Prior to the ’80s, both parties represented much broader coalitions, which cut much more across racial, cultural, and regional identities. Parties were moderate because after the New Deal, they really were national parties, but with different identities in different regions. Even 30 years ago, you could be a culturally conservative Democrat or a culturally liberal Republican. These overlaps made the parties less distinct. They also made it easier to find common ground with opposing partisans based on other shared identities.

These overlaps were the foundation for a political center and multiple coalitions. Moderation existed not because politicians and voters had identified as “moderates” but because they faced cross-pressure from competing and overlapping values and identities, and the center was the place where these values overlapped.

But as partisan identity has become more closely linked with racial, cultural, and regional identities in the wake of the post-civil rights party realignment, these overlaps have vanished. Our collective sense of cultural, regional, and ethnic status is now more and more linked to the status of our two political parties. This is why politics is breaking in America.

The crucial role of campaign finance

Finally, we can’t discuss the nature of the two political coalitions without discussing the role of private money in politics. Broadly speaking, the wealthy and corporations have used money (through campaign contributions and lobbying) to shape economic policy so that it disproportionately benefits the rich and corporations.

This money has made it harder for the Democratic Party to truly be the party of the working class (one reason, as Chait notes, that Democrats have remained moderate).

But its more consequential effect was that it pulled the Republican Party very far right on economic issues. And because many of these far-right economic positions are broadly unpopular on their own, the Republican Party has had to work even harder to disqualify Democrats, turning up negative partisanship to ever higher levels and having to rely more and more on anti-elite/anti-government and now increasingly overt racial demagoguery in order to keep Republicans voting Republican.

Here it’s worth asking an obvious counterfactual: What if the Supreme Court had ruled differently in the 1976 court case Buckley v.
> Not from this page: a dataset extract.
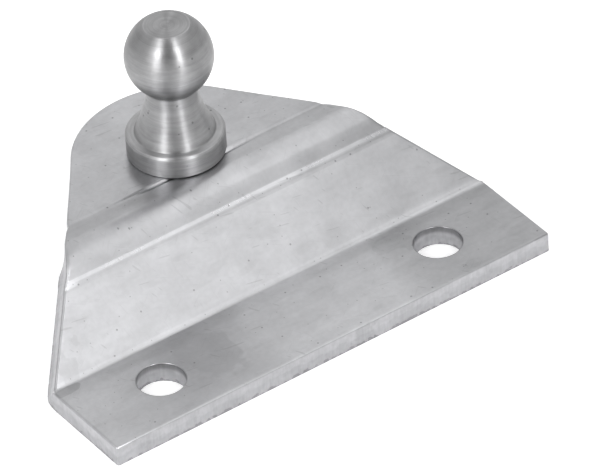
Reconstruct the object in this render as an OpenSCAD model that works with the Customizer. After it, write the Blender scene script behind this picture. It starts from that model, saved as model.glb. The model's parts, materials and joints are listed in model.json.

Valeo, and given Congress broader powers to regulate campaign finance? What if Congress had continued to invest in its own internal policy capacity, and not outsourced policymaking to corporate lobbyists? Perhaps economic policy would have stayed moderate, and Republicans could have much more plausibly made a popular case for their modestly center-right economic policy on its own merits, without having to rely on anti-government and racial demagoguery to keep their voting coalition together. 

Why the GOP started breaking norms too

As the Republican Party moved to the extremes on policy, for the reasons above, was it necessary that it also become an extreme outlier on basic democratic norms, for example by blocking President Obama’s Supreme Court nominee for almost a year despite little objection to the nominee himself?  

One factor is that the past three decades have been a very unusual period in American politics, in which national elections have all been quite competitive, with the balance of partisan control of institutions hanging in the balance. Because American institutions are majoritarian, and because the president has considerable power, a small number of votes can mean the balance between two very different outcomes. When the stakes are this high, the political incentives push hard on gaining every little advantage.

Republicans have been particularly aggressive with partisan gerrymandering. After the 2010 census coincided with a wave election for the GOP, Republicans used their control of state legislatures to aggressively redistrict themselves into even more seats, especially in a handful of states. If 2010 had been a wave election for Democrats, Democrats might have taken advantage in the same ways Republicans did, where they could (see, for example, Maryland). But it was Republicans who had the most opportunity, and they took it, locking in a structural advantage for at least a decade.

It’s also worth noting that the institutional design feature that creates two-party politics, the single-member plurality-winner district, is also the design feature that makes gerrymandering possible. In multi-member districts, there’s not much to be gained from futzing with district borders. It’s only in the single-member districts where gerrymandering is worth the effort. That’s why gerrymandering is predominantly an American problem.

Another feature of the single-member district is that when partisan loyalty is high and partisan voting is regional (as has increasingly been the case over the past several decades), few congressional elections will be competitive. Most members will come from safe districts, and when they go home they will be surrounded by like-minded partisans who don’t want them to compromise. Because Republicans were the opposition party from 2009 to 2016, their refusal to compromise took on the quality of radical obstructionism. Moreover, because Republicans saw Democratic failure as their surest way to gain nationally in the next election, anything they did to help Democrats look like they were succeeding, even where common ground could be found, worked against Republican power dynamics.

The story here is not so much about the nature of Republicans, but about structural opportunities and challenges that encouraged a very different response from Republicans than from Democrats.

Now what?

We can all recognize that the Republican Party has gone insane. That’s not hard to do. Naming the problem is a first step, but it offers no practical guide for what to do next.

Maybe the Republican Party will in time collapse under the weight of its own incoherent extremism and declining demographic coalition. But Republicans have locked in some electoral advantages to get the most out of their demographics. And the two-party system makes it almost impossible for parties to collapse. We’ve had the same two parties in this country for 160 years now for this reason. In a multi-party system, an alternative conservative party or new centrist party could emerge. In a two-party system, it’s much less likely.

My deep fear is that things will get much worse before they get better, as I laid out in my admittedly alarmist essay on the dangers of hyperpartisanship, with its doomsday 2020 scenario. The dynamics that have driven the Republican Party to increasingly illiberal extremes are not going away. If anything, they are continuing to intensify.

The image that keeps running through my head these days is of Wile E. Coyote, running to the edge of the cliff, full steam ahead, unable to stop as the solid ground cedes into air and gravity takes over. We don’t know how much running room is left. But we know where it winds up, if we don’t do something to change course. And simply pointing a finger at the runaway coyote doesn’t seem to be working.